# [EXERCISE DETAILS]
Reproduce the listing verbatim.

# [DATA SECTION]
--

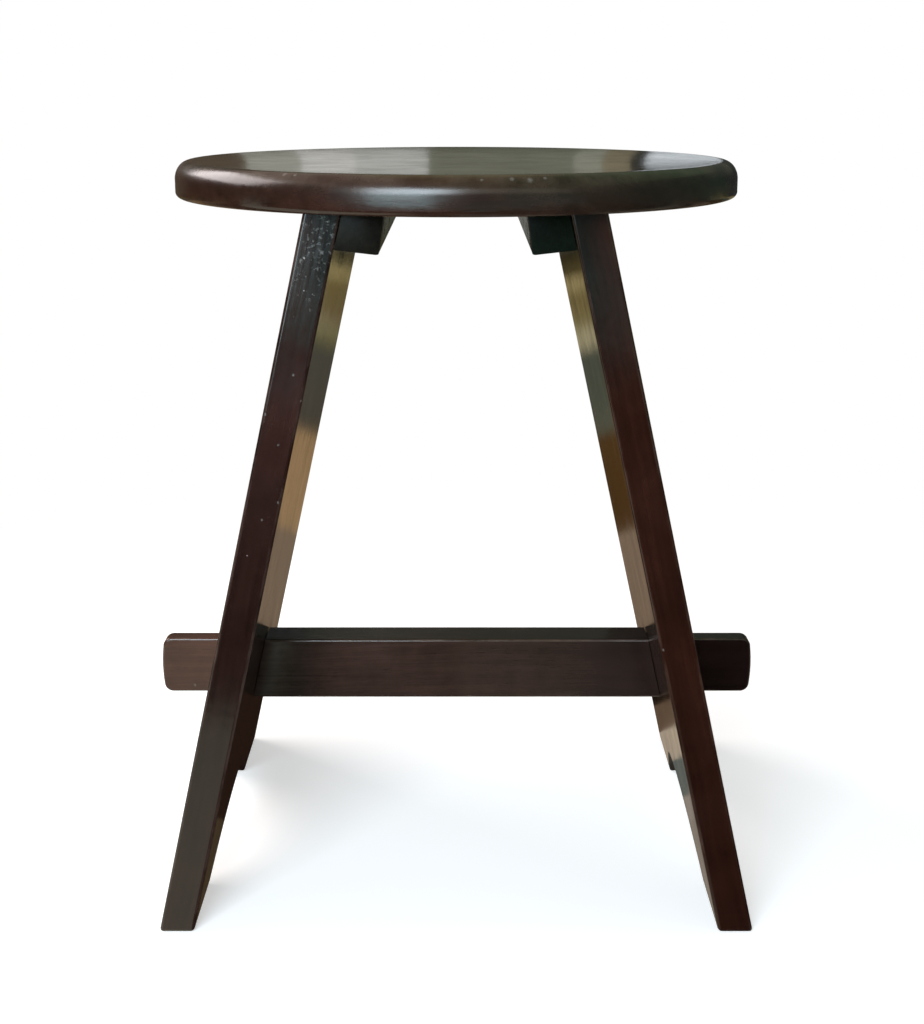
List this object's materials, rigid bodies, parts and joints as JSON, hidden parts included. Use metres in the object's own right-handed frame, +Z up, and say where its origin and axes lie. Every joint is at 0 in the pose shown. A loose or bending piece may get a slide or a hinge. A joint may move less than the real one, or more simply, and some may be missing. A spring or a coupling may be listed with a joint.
{
  "type": "stool",
  "caption": "Low round-topped wooden stool on two wide splayed slab legs with arched feet, tied by a through-tenoned stretcher low between them.",
  "frame": {"origin": "on the floor, midway between the feet, under the middle of the seat", "axes": "+Z up, X along the stretcher, -Y towards the side that the picture shows"},
  "size_m": [0.3976, 0.352, 0.457],
  "materials": {
    "seat_lacquer": "dark red-brown hardwood under worn gloss lacquer, grain along X",
    "leg_lacquer": "near-black red-brown hardwood under gloss lacquer, grain along the leg",
    "stretcher_lacquer": "dark red-brown hardwood under gloss lacquer, end grain on the tenons",
    "batten_wood": "dark hardwood with a thin satin coat",
    "screw_steel": "aged slotted steel, dull"
  },
  "bodies": {
    "root": {"seat": "seat_lacquer", "stretcher": "stretcher_lacquer", "right_leg_front_board": "leg_lacquer", "right_leg_rear_board": "leg_lacquer", "left_leg_front_board": "leg_lacquer", "left_leg_rear_board": "leg_lacquer", "right_batten": "batten_wood", "left_batten": "batten_wood", "right_seat_screw_1": "screw_steel", "right_seat_screw_2": "screw_steel", "right_seat_screw_3": "screw_steel", "right_leg_screw_1": "screw_steel", "right_leg_screw_2": "screw_steel", "right_leg_screw_3": "screw_steel", "right_leg_screw_4": "screw_steel", "left_seat_screw_1": "screw_steel", "left_seat_screw_2": "screw_steel", "left_seat_screw_3": "screw_steel", "left_leg_screw_1": "screw_steel", "left_leg_screw_2": "screw_steel", "left_leg_screw_3": "screw_steel", "left_leg_screw_4": "screw_steel"}
  },
  "joints": []
}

--

# [SOLUTION]
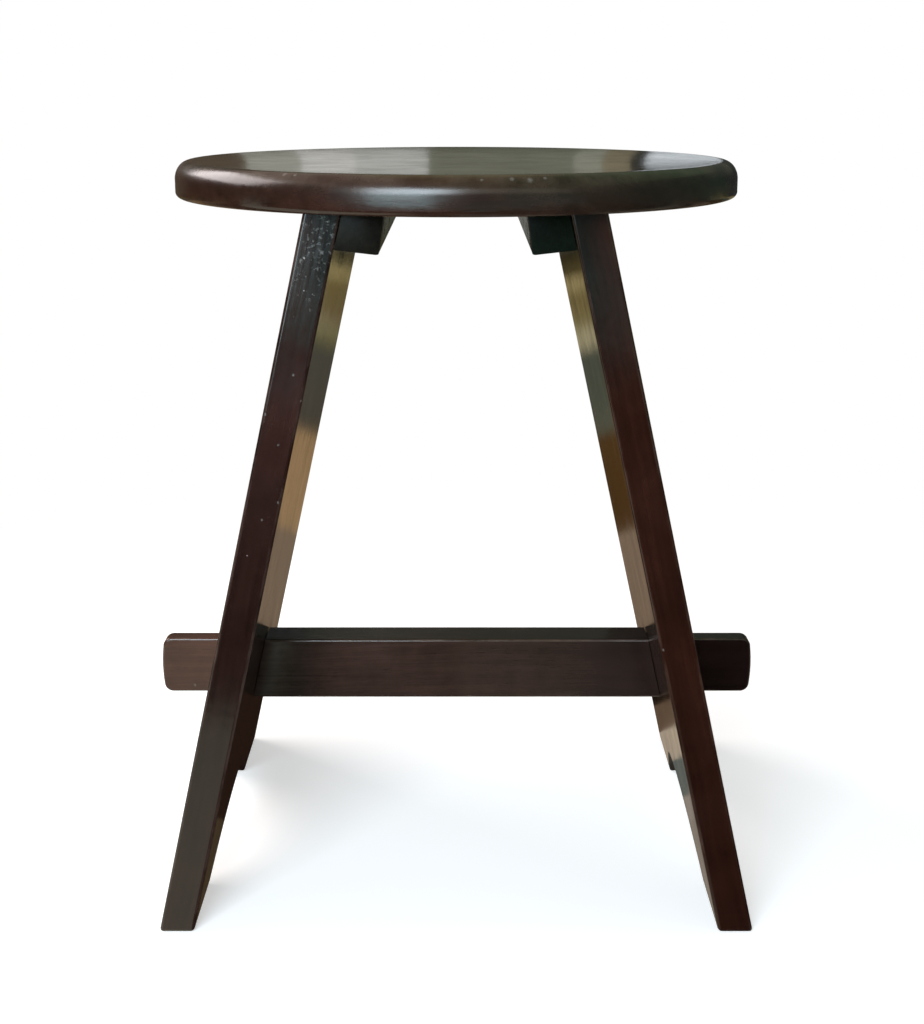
List this object's materials, rigid bodies, parts and joints as JSON, hidden parts included. Use metres in the object's own right-handed frame, +Z up, and say where its origin and axes lie. Every joint is at 0 in the pose shown. A loose or bending piece may get a slide or a hinge. A joint may move less than the real one, or more simply, and some may be missing. A spring or a coupling may be listed with a joint.
{
  "type": "stool",
  "caption": "Low round-topped wooden stool on two wide splayed slab legs with arched feet, tied by a through-tenoned stretcher low between them.",
  "frame": {"origin": "on the floor, midway between the feet, under the middle of the seat", "axes": "+Z up, X along the stretcher, -Y towards the side that the picture shows"},
  "size_m": [0.3976, 0.352, 0.457],
  "materials": {
    "seat_lacquer": "dark red-brown hardwood under worn gloss lacquer, grain along X",
    "leg_lacquer": "near-black red-brown hardwood under gloss lacquer, grain along the leg",
    "stretcher_lacquer": "dark red-brown hardwood under gloss lacquer, end grain on the tenons",
    "batten_wood": "dark hardwood with a thin satin coat",
    "screw_steel": "aged slotted steel, dull"
  },
  "bodies": {
    "root": {"seat": "seat_lacquer", "stretcher": "stretcher_lacquer", "right_leg_front_board": "leg_lacquer", "right_leg_rear_board": "leg_lacquer", "left_leg_front_board": "leg_lacquer", "left_leg_rear_board": "leg_lacquer", "right_batten": "batten_wood", "left_batten": "batten_wood", "right_seat_screw_1": "screw_steel", "right_seat_screw_2": "screw_steel", "right_seat_screw_3": "screw_steel", "right_leg_screw_1": "screw_steel", "right_leg_screw_2": "screw_steel", "right_leg_screw_3": "screw_steel", "right_leg_screw_4": "screw_steel", "left_seat_screw_1": "screw_steel", "left_seat_screw_2": "screw_steel", "left_seat_screw_3": "screw_steel", "left_leg_screw_1": "screw_steel", "left_leg_screw_2": "screw_steel", "left_leg_screw_3": "screw_steel", "left_leg_screw_4": "screw_steel"}
  },
  "joints": []
}